You can mass query two different ways. First you can hire an e-query service that will help you compose a query letter, and then they will send it out to everyone in their database that accepts material like yours. Production houses usually specialize in specific types, or genres of material, and sending them anything other than what they are looking for is a waste of time and energy. E-query services can send out hundreds of targeted queries for you, and out of this batch you are likely to get at least one or two people who will be willing to take a look at your screenplay. If you don’t want to pay someone to send out your e-queries you can do a little research online for contact information about companies that accept e-queries and what types of material they are looking for.

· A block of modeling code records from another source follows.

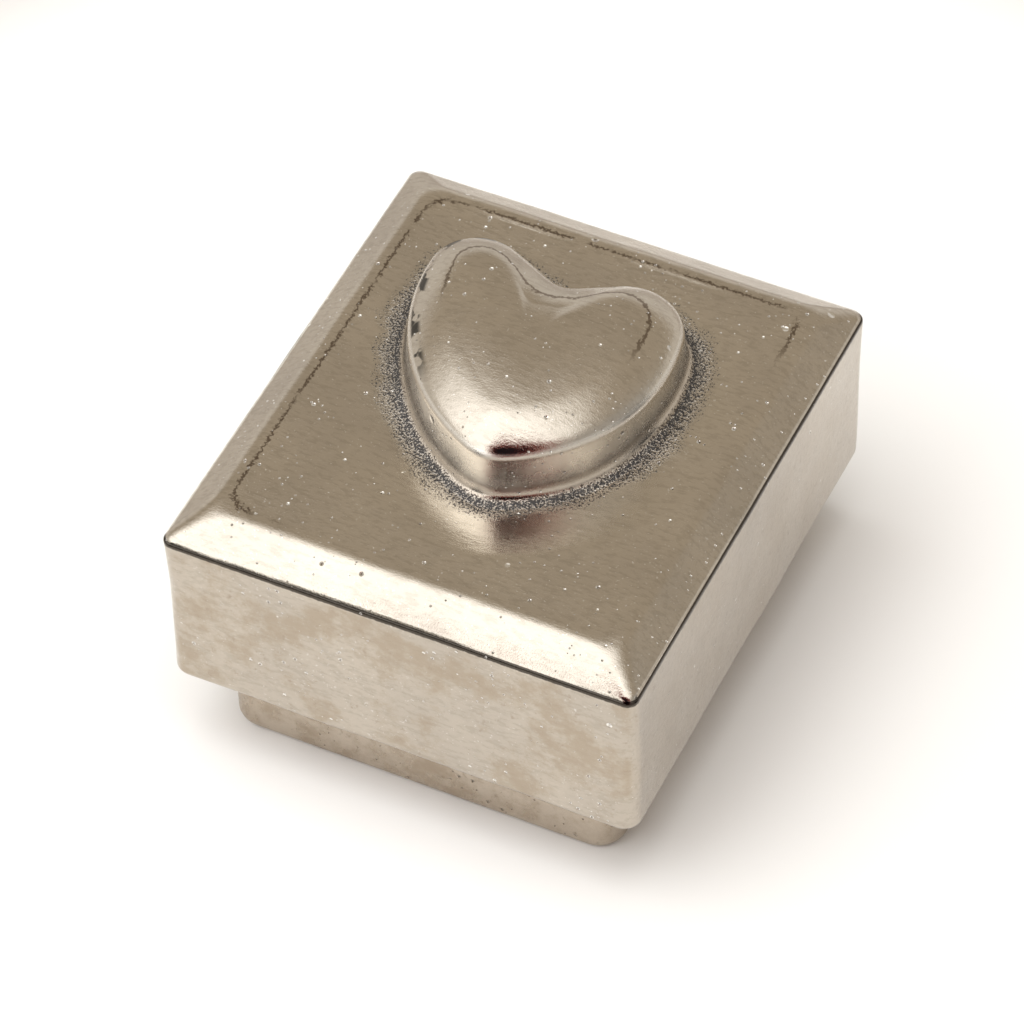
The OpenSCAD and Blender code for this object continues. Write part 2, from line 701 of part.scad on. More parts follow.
// Governor wheel: a small pinion and a slanted-tooth wheel moulded in one
module governor_wheel() color([0.9, 0.89, 0.84]) {
    slant = atan(worm_lead / (2 * PI * worm_r));
    width = wheel_y1 - wheel_y0;
    turn = tan(slant) * width / wheel_r * 180 / PI;
    movement_frame() translate([gov_x, 0, axis_z]) difference() {
        union() {
            along_y(wheel_y0) rotate(-turn / 2) linear_extrude(width, twist = -turn, slices = 3)
                polygon(gear_outline(worm_wheel_teeth, fine_m, 0.35, 0.45, 0.8, 3));
            along_y(wheel_y1 - eps) cylinder(r = 1.1, h = train_y0 - wheel_y1 + 2 * eps);
            along_y(train_y0) linear_extrude(train_y1 - train_y0)
                rotate(180 / gov_pinion_teeth)
                    polygon(gear_outline(gov_pinion_teeth, fine_m, 0.36, 0.46, 0.8));
            along_y(wheel_y0 - 0.4) cylinder(r = 1.1, h = 0.4 + eps);
        }
        along_y(-39) cylinder(r = gov_arbor_r + seat, h = 5);
    }
}

module governor_arbor() color([0.72, 0.73, 0.75])
    movement_frame() translate([gov_x, 0, axis_z]) along_y(-39.6) cylinder(r = gov_arbor_r, h = 6);

// Outline of the worm across its axis: one bump for each start of the thread
function worm_outline(root, tip) =
    [for (s = [0:worm_starts - 1], f = [-0.12, 0, 0.12, 0.28, 0.39, 0.5, 0.61, 0.72])
        let (a = 360 * (s + f) / worm_starts, r = f < 0.2 ? tip : root)
        [r * cos(a), r * sin(a)]];

// Endless screw and its arbor, cut from one rod
module worm() color([0.72, 0.73, 0.75]) {
    turn = 360 * worm_len / worm_lead;
    movement_frame() translate([worm_x, worm_y, 0]) {
        translate([0, 0, plate_t + 1.75]) cylinder(r = gov_arbor_r, h = 15);
        translate([0, 0, axis_z - worm_len / 2]) rotate(90 - turn / 2)
            linear_extrude(worm_len, twist = -turn, slices = 34) polygon(worm_outline(0.85, worm_r + 0.35));
    }
}

// Air brake: blades under a disc, on the worm's arbor
module fly() color([0.9, 0.89, 0.84])
    movement_frame() translate([worm_x, worm_y, 0]) difference() {
        union() {
            translate([0, 0, fly_z0 - 0.6]) cylinder(r = 1.1, h = fly_z1 - fly_z0 + 0.6);
            translate([0, 0, fly_z1 - 0.5]) cylinder(r = fly_r, h = 0.5);
            for (a = [0:90:270]) rotate([0, 0, a])
                translate([0.8, -0.2, fly_z0]) cube([fly_r - 0.95, 0.4, fly_z1 - fly_z0 - 0.3]);
        }
        cylinder(r = gov_arbor_r + seat, h = 20);
    }

// ---------- Stop ----------

// The lid holds this rod down, so that its pad rests on the fly
module stop_rod() color([0.72, 0.73, 0.75])
    movement_frame() {
        translate([rod_x, worm_y, plate_t + 0.5]) cylinder(r = rod_r, h = rod_top - plate_t - 1.3);
        translate([rod_x, worm_y, 13]) cylinder(r = 1.9, h = 1);
        translate([rod_x, worm_y - 0.5, arm_z]) cube([pad_x - rod_x, 1, arm_t]);
        translate([pad_x, worm_y, arm_z]) cylinder(r = 1, h = arm_t);
    }

module brake_pad() color([0.5, 0.15, 0.12])
    movement_frame() translate([pad_x, worm_y, fly_z1 + 0.1]) cylinder(r = 0.9, h = arm_z - fly_z1 - 0.1);

module rod_button() color([0.15, 0.15, 0.16])
    movement_frame() translate([rod_x, worm_y, rod_top - button_h]) difference() {
        rotate_extrude() polygon([[0, 0], [1.9, 0], [2.2, 0.4], [2.2, 1.8], [1.6, button_h], [0, button_h]]);
        translate([0, 0, -1]) cylinder(r = rod_r + seat, h = 2.7);
    }

lid();
lid_lining();
base_shell();
movement_screws();
bedplate();
spring_housing();
mainspring();
housing_screws();
rear_bracket();
front_bracket();
bracket_screws();
comb();
comb_weights();
comb_screws();
governor_frame();
governor_cap();
governor_screws();
stop_guide();
stop_spring();
movement_cover();
cover_screws();
great_wheel();
clutch_spring();
winding_arbor();
clutch_collar();
retaining_clip();
winding_key();
tune_cylinder();
cylinder_arbor();
cylinder_pinion();
train_gear();
governor_wheel();
governor_arbor();
worm();
fly();
stop_rod();
brake_pad();
rod_button();
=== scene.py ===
import math
import bmesh
import bpy
import numpy as np
from mathutils import Matrix, Vector
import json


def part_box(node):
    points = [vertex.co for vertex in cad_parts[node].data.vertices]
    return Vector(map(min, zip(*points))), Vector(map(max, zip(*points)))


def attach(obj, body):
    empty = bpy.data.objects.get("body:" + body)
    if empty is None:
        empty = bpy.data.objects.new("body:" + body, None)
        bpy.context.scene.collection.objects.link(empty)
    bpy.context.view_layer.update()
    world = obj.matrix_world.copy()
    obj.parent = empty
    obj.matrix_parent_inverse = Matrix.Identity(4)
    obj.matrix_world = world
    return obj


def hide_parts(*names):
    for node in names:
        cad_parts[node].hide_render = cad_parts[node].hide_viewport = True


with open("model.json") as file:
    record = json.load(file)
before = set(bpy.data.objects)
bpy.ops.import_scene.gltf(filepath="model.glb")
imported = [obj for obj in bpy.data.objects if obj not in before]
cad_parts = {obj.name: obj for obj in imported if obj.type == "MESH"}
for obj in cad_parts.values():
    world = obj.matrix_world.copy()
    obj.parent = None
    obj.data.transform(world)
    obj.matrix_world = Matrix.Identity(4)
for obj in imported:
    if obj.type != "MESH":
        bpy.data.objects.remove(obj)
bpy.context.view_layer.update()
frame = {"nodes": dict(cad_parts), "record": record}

MM = 0.001


# ---------- camera, light, floor ----------

# Lens and sensor width in millimetres, places and sizes in metres
LENS, SENSOR = 195.6, 36
CAMERA_AT = (0.25908, -0.52598, 0.68187)
CAMERA_FORWARD = (-0.2960, 0.5973, -0.7454)
CAMERA_RIGHT = (0.9041, 0.4270, -0.0169)
LIGHT_AT, LIGHT_SIZE, LIGHT_WATTS = (-0.15, -0.35, 1.3), 1.4, 11.5
FLOOR_R = 0.95
# Radii in metres where the floor's painted pool of light starts to fade and where it is fully dark
FLOOR_LIGHT, FLOOR_DARK = 0.150, 0.215
# The way to each thing in the room, and for the dark ones the cosines at their outer and inner edge
CANOPY_AT = (-0.2, -0.55, 0.81)
PERSON_AT = (0.26, -0.66, 0.70)
DARK_THINGS = (((0.957, 0.20, 0.18), 0.972, 0.980), ((-0.45, -0.87, 0.20), 0.975, 0.984))


def make_camera():
    data = bpy.data.cameras.new("camera")
    data.lens = LENS
    data.sensor_width = SENSOR
    data.clip_start = 0.05
    data.clip_end = 20
    forward = Vector(CAMERA_FORWARD).normalized()
    right = Vector(CAMERA_RIGHT)
    right = (right - right.dot(forward) * forward).normalized()
    up = right.cross(forward)
    turn = Matrix((right, up, -forward)).transposed().to_4x4()
    camera = bpy.data.objects.new("camera", data)
    camera.matrix_world = Matrix.Translation(CAMERA_AT) @ turn
    bpy.context.scene.collection.objects.link(camera)
    bpy.context.scene.camera = camera
    bpy.context.scene.view_settings.view_transform = "Standard"


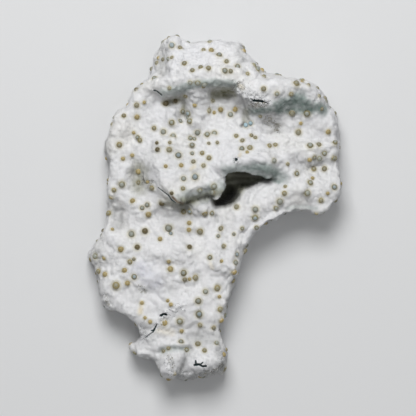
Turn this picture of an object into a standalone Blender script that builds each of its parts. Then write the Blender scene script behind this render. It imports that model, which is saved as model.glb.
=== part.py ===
"""A mineral specimen: a plate of white felted okenite with small round balls of gyrolite.

The crust is rolled into ledges round one deep hollow, and a flap stands out beside it.
Crust and balls grew together, so they are one solid. It lies on a flat cut back.

The world is in metres. Places below are in millimetres, seen from above: +Y towards the crown,
+X towards the broad side, and heights up from the cut back.
"""

import math
import random

import bpy
import bmesh
import numpy as np
from mathutils import Euler, Matrix, Vector, noise
from mathutils.bvhtree import BVHTree

MM = 0.001

# Plate
PLATE_THICK = 17.0
PLATE_SPARE = 4.0
RIM_WIDTH = 1.8
RIM_SHARE = 0.87

# Working grids and budgets
FIELD_VOXEL = 1.0
BODY_VOXEL = 0.85
CRUST_TRIANGLES = 5100
CUT_SNAP = 0.35
GROUND_CUT = Vector((200, 200, 40))

# How often each stage is smoothed
ROLL_SMOOTHING = 5
FLAP_SMOOTHING = 10
CRUST_SMOOTHING = 3

# Weathered surface: wavelength, depth of the lumps
LUMPS = [(10.0, 0.7), (4.2, 0.4)]
WALL_HOLLOWS = (8.0, 2.4)
WALL_HOLLOW_TOP = 11.0
WALL_NOISE_SHIFT = Vector((7, 3, 1))

# Balls
BALL_SINK = 0.2
ABOVE_ALL = 80.0
BALL_GAP = 0.12
BALL_CLEAR_OF_CUT = 1.2
SIDE_BALLS = 18
SIDE_BALL_RADII = (0.85, 1.05)
SIDE_BALL_HEIGHTS = (2.6, 12.0)
SIDE_BALL_START = 4.0
STEEPEST_WALL_SLOPE = 0.8
SEED = 11

# The broken edge of the plate, clockwise from the knob at the top left.
OUTLINE = [
    (-13.5, 60.3), (-12.2, 59.6), (-11.7, 58.2), (-10.7, 58.5), (-9.4, 57.0), (-7.5, 57.0),
    (-5.5, 58.0), (-1.0, 58.0), (1.0, 58.8), (3.0, 58.3), (4.8, 57.2), (8.0, 57.9),
    (10.2, 57.4), (9.8, 55.0), (10.4, 53.2), (12.4, 51.2), (14.8, 49.8), (16.4, 46.8),
    (20.0, 46.6), (25.0, 45.2), (30.0, 44.2), (35.4, 42.5), (36.8, 41.0), (38.4, 38.0),
    (39.0, 35.2), (41.6, 33.9), (42.6, 29.5), (43.3, 25.0), (43.1, 15.0), (43.5, 10.0),
    (44.2, 7.0), (43.8, 4.5), (41.5, 2.3), (39.0, 0.0), (37.3, -2.5), (35.5, -1.9),
    (31.0, -0.2), (28.5, -0.8), (25.5, -1.6), (22.0, -3.2), (18.0, -5.5), (15.5, -7.8),
    (13.0, -10.0), (10.5, -13.5), (9.3, -17.0), (8.0, -21.5), (8.0, -23.0), (6.3, -26.5),
    (5.3, -30.0), (4.7, -33.0), (3.5, -35.5), (3.2, -40.0), (1.0, -40.7), (0.5, -42.0),
    (1.5, -45.0), (2.5, -48.0), (3.9, -50.5), (4.0, -54.0), (3.2, -58.5), (2.3, -59.2),
    (-0.5, -58.2), (-2.0, -59.0), (-6.5, -60.0), (-13.0, -60.3), (-18.0, -60.4), (-19.2, -59.8),
    (-19.0, -57.0), (-19.8, -53.5), (-21.0, -53.0), (-23.5, -53.3), (-26.0, -51.8),
    (-28.0, -50.4), (-31.4, -50.0), (-29.8, -48.2), (-27.5, -47.3), (-25.8, -46.2),
    (-25.9, -45.0), (-27.0, -42.5), (-27.0, -40.6), (-29.0, -39.3), (-31.5, -37.8),
    (-35.5, -35.9), (-39.0, -35.0), (-39.6, -32.0), (-40.5, -28.0), (-42.3, -22.0),
    (-43.4, -18.0), (-44.9, -16.8), (-43.4, -14.8), (-40.8, -11.5), (-38.5, -7.6),
    (-37.2, -7.3), (-37.6, -3.0), (-36.8, 0.0), (-37.7, 3.0), (-37.7, 7.0), (-37.2, 12.0),
    (-37.5, 16.5), (-38.7, 19.0), (-39.0, 22.5), (-36.5, 25.2), (-35.8, 28.0),
    (-35.0, 31.5), (-33.8, 33.8), (-31.0, 33.8), (-29.6, 33.8), (-29.8, 37.5),
    (-28.5, 40.2), (-26.5, 43.3), (-23.5, 43.7), (-22.5, 45.0), (-21.2, 49.0),
    (-21.0, 54.5), (-19.8, 55.3), (-18.0, 58.0), (-15.5, 59.8),
]

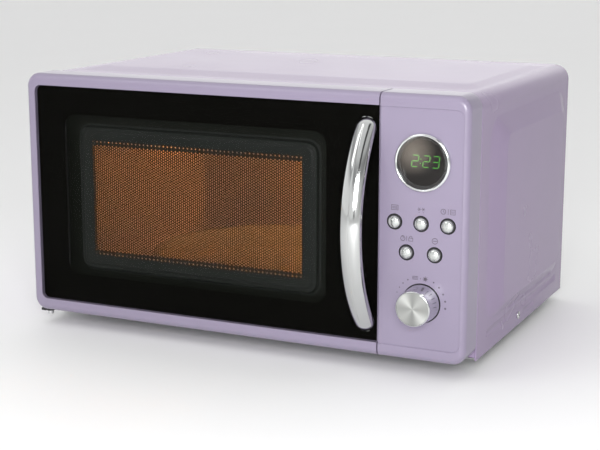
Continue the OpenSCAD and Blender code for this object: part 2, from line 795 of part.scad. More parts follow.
module glass_tray() {
    color([0.85, 0.92, 0.92, 0.5]) translate([tray_x, tray_y, tray_z]) {
        rotate_extrude($fn = 128) polygon([[0, 0], [tray_r - 14, 0], [tray_r - 3, tray_rim_h - 2.5],
            [tray_r, tray_rim_h - 2.5], [tray_r, tray_rim_h + 1], [tray_r - 4.5, tray_rim_h + 1],
            [tray_r - 15.5, tray_t], [0, tray_t]]);
        for (turn = [90, 210, 330]) rotate([0, 0, turn])
            translate([13, -3.5, lug_z0 - tray_z]) cube([9, 7, tray_z - lug_z0 + 1]);
    }
}

module roller_ring() {
    color("whitesmoke") translate([tray_x, tray_y, axle_z]) {
        difference() {
            rod_z(0, 0, -3, 3, ring_out_r);
            rod_z(0, 0, -4, 4, ring_in_r);
        }
        for (turn = [90, 210, 330]) rotate([0, 0, turn]) {
            rod_x(ring_out_r - 2, track_r + roller_w / 2 + 3, 0, 0, axle_r);
            rod_x(track_r + roller_w / 2 + 1, track_r + roller_w / 2 + 3, 0, 0, axle_r + 1.2);
        }
    }
}

module roller(turn) {
    color("white") translate([tray_x, tray_y, axle_z]) rotate([0, 0, turn]) difference() {
        rod_x(track_r - roller_w / 2, track_r + roller_w / 2, 0, 0, roller_r);
        rod_x(track_r - roller_w, track_r + roller_w, 0, 0, axle_r + fit_gap);
    }
}

module roller_rear() { roller(90); }
module roller_left() { roller(210); }
module roller_right() { roller(330); }

// ---- Components ----

module waveguide() {
    color("silver") difference() {
        block(bay_x0, yoke_x0, guide_y0, guide_y1, guide_z0, guide_z1);
        block(bay_x0 - 1, yoke_x0 - sheet, guide_y0 + sheet, guide_y1 - sheet, guide_z0 + sheet,
              guide_z1 - sheet);
        rod_x(yoke_x0 - 4, yoke_x0 + 1, tube_y, tube_z, 12);
    }
}

module waveguide_cover() {
    color("lightgray")
        block(cavity_x1 - 0.8, cavity_x1, tube_y - 42, tube_y + 42, guide_z0 + 4, guide_z1 - 4);
}

// Antenna, anode barrel, cooling fins and filter box
module magnetron_core() {
    color("gray") {
        rod_x(yoke_x0 - 16, yoke_x0 + 3, tube_y, tube_z, 8);
        rod_x(yoke_x0 + 3, yoke_x1 - 2, tube_y, tube_z, 19);
        for (i = [0 : 5]) block(yoke_x0 + 12 + 5 * i, yoke_x0 + 13 + 5 * i, tube_y - 40, tube_y + 40,
                                tube_z - 30, tube_z + 30);
        block(yoke_x1, yoke_x1 + 20, tube_y - 30, tube_y + 30, tube_z - 30, tube_z + 30);
        rod_x(yoke_x1 - 2, yoke_x1, tube_y, tube_z, 12);
    }
}

module magnetron_yoke() {
    color("silver") difference() {
        block(yoke_x0, yoke_x1, guide_y0 + 1, guide_y1 - 1, guide_z0 + 1, guide_z1 - 1);
        block(yoke_x0 + 2, yoke_x1 - 2, guide_y0, guide_y1, guide_z0 + 3, guide_z1 - 3);
        rod_x(yoke_x0 - 1, yoke_x0 + 4, tube_y, tube_z, 12);
        rod_x(yoke_x1 - 4, yoke_x1 + 1, tube_y, tube_z, 14);
    }
}

// Laminated steel core with two windows for the windings
module transformer_core() {
    x = bay_mid_x;
    y0 = front_y + 84;
    color("slategray") difference() {
        block(x - 43, x + 43, y0, y0 + 50, pan_top_z, pan_top_z + 76);
        for (s = [-1, 1])
            block(x + 22 * s - 8, x + 22 * s + 8, y0 - 1, y0 + 51, pan_top_z + 14, pan_top_z + 62);
    }
}

module transformer_windings() {
    x = bay_mid_x;
    y0 = front_y + 84;
    for (part = [[14.2, 36], [37, 61.8]]) color("orangered") difference() {
        block(x - 29.8, x + 29.8, y0 - 16, y0 + 66, pan_top_z + part[0], pan_top_z + part[1]);
        block(x - 14.2, x + 14.2, y0 - 0.2, y0 + 50.2, pan_top_z, pan_top_z + 76);
    }
}

// Flattened round can: two half circles joined by a straight stretch
module capacitor_outline(grow) {
    r = 17;
    z0 = pan_top_z + 4 + r;
    z1 = z0 + 20;
    for (z = [z0, z1]) translate([r, z]) circle(r + grow);
    translate([-grow, z0]) square([2 * (r + grow), z1 - z0]);
}

module capacitor() {
    x = bay_mid_x;
    y = rear_y - 84;
    color("silver") {
        translate([x - 44, y, 0]) rotate([90, 0, 90]) linear_extrude(80) capacitor_outline(0);
        for (z = [20, 40]) block(x - 52, x - 44, y + 14, y + 20, pan_top_z + z, pan_top_z + z + 1);
    }
}

module capacitor_clamp() {
    x = bay_mid_x;
    y = rear_y - 84;
    color("gainsboro") {
        difference() {
            translate([x - 8, y, 0]) rotate([90, 0, 90]) linear_extrude(14) capacitor_outline(1.2);
            translate([x - 9, y, 0]) rotate([90, 0, 90]) linear_extrude(16) capacitor_outline(0.1);
        }
        block(x - 8, x + 6, y + 12, y + 22, pan_top_z, pan_top_z + 2.9);
    }
}

module high_voltage_diode() {
    x = bay_mid_x - 8;
    color("black") {
        rod_x(x - 12, x + 12, rear_y - 36, pan_top_z + 8, 4);
        block(x + 12, x + 22, rear_y - 39, rear_y - 33, pan_top_z + 7.5, pan_top_z + 8.5);
        block(x + 20, x + 22, rear_y - 39, rear_y - 33, pan_top_z, pan_top_z + 8.5);
    }
}

module fan_shroud() {
    color("gray") difference() {
        block(bay_mid_x - 50, bay_mid_x + 50, fan_y0 + 4, panel_front_y, fan_z - 50, fan_z + 50);
        rod_y(bay_mid_x, fan_y0 - 1, panel_front_y + 1, fan_z, fan_r + 3);
    }
}

// Motor in front of the fan, carried by two arms on the shroud
module fan_motor() {
    y0 = fan_y0 - 26;
    color("slategray") difference() {
        union() {
            block(bay_mid_x - 22, bay_mid_x + 22, y0, y0 + 18, fan_z - 28, fan_z + 28);
            rod_y(bay_mid_x, y0 - 6, y0 + 23, fan_z, 12);
            for (s = [-1, 1]) {
                block(bay_mid_x - 5, bay_mid_x + 5, y0 + 14, y0 + 16, fan_z + s * 38 - 10,
                      fan_z + s * 38 + 10);
                block(bay_mid_x - 5, bay_mid_x + 5, y0 + 14, fan_y0 + 4, fan_z + s * 47 - 1,
                      fan_z + s * 47 + 1);
            }
        }
        rod_y(bay_mid_x, y0 + 4, y0 + 30, fan_z, 2 + fit_gap);
    }
}

module fan_blade() {
    color("white") {
        rod_y(bay_mid_x, fan_y0 - 18, fan_y0 + 14, fan_z, 2);
        rod_y(bay_mid_x, fan_y0, fan_y0 + 16, fan_z, 11);
        for (turn = [0 : 72 : 288]) translate([bay_mid_x, fan_y0 + 8, fan_z]) rotate([0, turn, 0])
            rotate([35, 0, 0]) translate([8, -9, -0.8]) cube([fan_r - 10, 18, 1.6]);
    }
}

module oven_lamp() {
    color("lightyellow") {
        translate([bay_x0 + 16, lamp_y, lamp_z]) sphere(10, $fn = 48);
        rod_y(bay_x0 + 16, lamp_y + 6, lamp_y + 22, lamp_z, 7);
    }
}

module lamp_holder() {
    color("white") difference() {
        block(bay_x0, bay_x0 + 30, lamp_y + 16, lamp_y + 30, lamp_z - 14, lamp_z + 14);
        rod_y(bay_x0 + 16, lamp_y + 10, lamp_y + 22, lamp_z, 7.1);
    }
}

module thermal_cutout() {
    color("black") {
        rod_z(tray_x + 60, tray_y, cavity_z1 + cavity_wall, cavity_z1 + cavity_wall + 6, 8);
        block(tray_x + 48, tray_x + 72, tray_y - 4, tray_y + 4, cavity_z1 + cavity_wall,
              cavity_z1 + cavity_wall + 1);
    }
}

module line_filter_board() {
    x = bay_mid_x;
    y = panel_front_y;
    z = base_z + 68;
    color("darkgreen") {
        block(x - 42, x + 42, y - 6, y - 4.4, z, z + 36);
        for (s = [-1, 1]) rod_y(x + 36 * s, y - 4.4, y, z + 18, 3);
        rod_y(x - 18, y - 18, y - 6, z + 18, 12);
        block(x + 6, x + 30, y - 20, y - 6, z + 8, z + 28);
    }
}

module interlock_bracket() {
    x = latch_bar_x + latch_bar_w + 7;
    y1 = frame_back_y + 26;
    color("white") difference() {
        union() {
            block(x, x + 2, frame_back_y, y1, hook_z[0] - 14, hook_z[1] + 24);
            block(bay_x0 + 2, x, frame_back_y, frame_back_y + 2, hook_z[0] - 14, hook_z[1] + 24);
            for (z = hook_z) block(bay_x0 + 2, x, frame_back_y + 2, y1, z - 8, z - 6);
        }
        for (z = hook_z) block(latch_bar_x - 4, latch_bar_x + latch_bar_w + 5, frame_back_y - 1,
                               frame_back_y + 3,
                               z - 3, z + hook_h + 3 + latch_travel);
    }
}

module interlock_switches() {
    x = latch_bar_x + latch_bar_w + 9;
    color("black") for (z = [hook_z[0] - 4, hook_z[0] + 12, hook_z[1] - 4])
        block(x, x + 6.4, frame_back_y + 5, frame_back_y + 25, z, z + 10);
}

cabinet_cover();
base_pan();
rear_panel();
cavity_liner();
front_frame();
feet();
cover_screws();
cord_inlet();
upper_hinge();
lower_hinge();
waveguide();
waveguide_cover();
magnetron_core();
magnetron_yoke();
transformer_core();
transformer_windings();
capacitor();
capacitor_clamp();
high_voltage_diode();
fan_shroud();
fan_motor();
oven_lamp();
lamp_holder();
turntable_motor();
thermal_cutout();
line_filter_board();
interlock_bracket();
interlock_switches();
control_panel();
control_board();
display_module();
display_bezel();
display_lens();
encoder_body();
tact_switches();
door_frame();
door_glass();
door_screen();
door_choke_cover();
door_inner_window();
hinge_bushes();
handle();
handle_screws();
latch_spring();
latch_bar();
button_upper_left();
button_upper_middle();
button_upper_right();
button_lower_left();
button_lower_right();
knob();
knob_shaft();
drive_coupler();
turntable_shaft();
glass_tray();
roller_ring();
roller_rear();
roller_left();
roller_right();
fan_blade();
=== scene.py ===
"""Looks of a countertop microwave oven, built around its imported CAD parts.

Lengths in the code are millimetres in the part's own frame (+X right, +Y back, +Z up, front at -Y).
make_mesh() turns them into metres.
"""
import math

import bmesh
import bpy
from mathutils import Matrix, Vector
from mathutils.geometry import delaunay_2d_cdt


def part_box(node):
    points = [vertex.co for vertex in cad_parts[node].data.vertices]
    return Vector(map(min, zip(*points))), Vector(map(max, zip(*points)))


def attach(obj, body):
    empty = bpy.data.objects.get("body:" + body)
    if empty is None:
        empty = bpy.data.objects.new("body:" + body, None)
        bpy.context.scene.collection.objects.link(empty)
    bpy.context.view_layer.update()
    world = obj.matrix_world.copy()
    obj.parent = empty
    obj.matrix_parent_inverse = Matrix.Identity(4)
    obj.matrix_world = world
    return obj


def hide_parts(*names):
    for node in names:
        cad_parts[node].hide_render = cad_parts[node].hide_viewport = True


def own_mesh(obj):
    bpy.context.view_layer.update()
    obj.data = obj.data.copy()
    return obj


MM = 0.001
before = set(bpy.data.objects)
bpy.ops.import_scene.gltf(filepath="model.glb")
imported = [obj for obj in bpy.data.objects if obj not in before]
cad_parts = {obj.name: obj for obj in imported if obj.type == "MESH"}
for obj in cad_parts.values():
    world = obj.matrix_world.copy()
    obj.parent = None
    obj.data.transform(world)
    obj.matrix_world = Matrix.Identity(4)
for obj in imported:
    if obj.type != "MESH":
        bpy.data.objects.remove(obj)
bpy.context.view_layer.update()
scene = bpy.context.scene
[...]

Moviebytes.com under the Writers Wanted tab has a list of production companies that are looking for materials. Each entry has the company’s name, their contact preference, and a short description about what they are looking for.
Venice Arts is a great e-query service that I have personally used several times. I always get a good response from the e-queries sent out, and they provided you with a list of companies and their contact information that they queried for you. You can then use this list for follow up, as well as to start your own contact database. You are not permitted to re-sell the list that they give you, but you can use it for your own personal use. They also provide a free list of resources that includes companies that accept e-queries on their website.
Getting your name out to producers is a very difficult and time-consuming process. To help get your screenwriting career off on the right foot, make sure to do your homework, and to put in the time needed to develop a name for yourself. Follow the industry’s protocols, as unscrupulous practices will only get you black-listed. Finally, the best advice that I can give to any aspiring writer is to keep writing and keep trying, timing is sometimes more important than content when marketing a screenplay.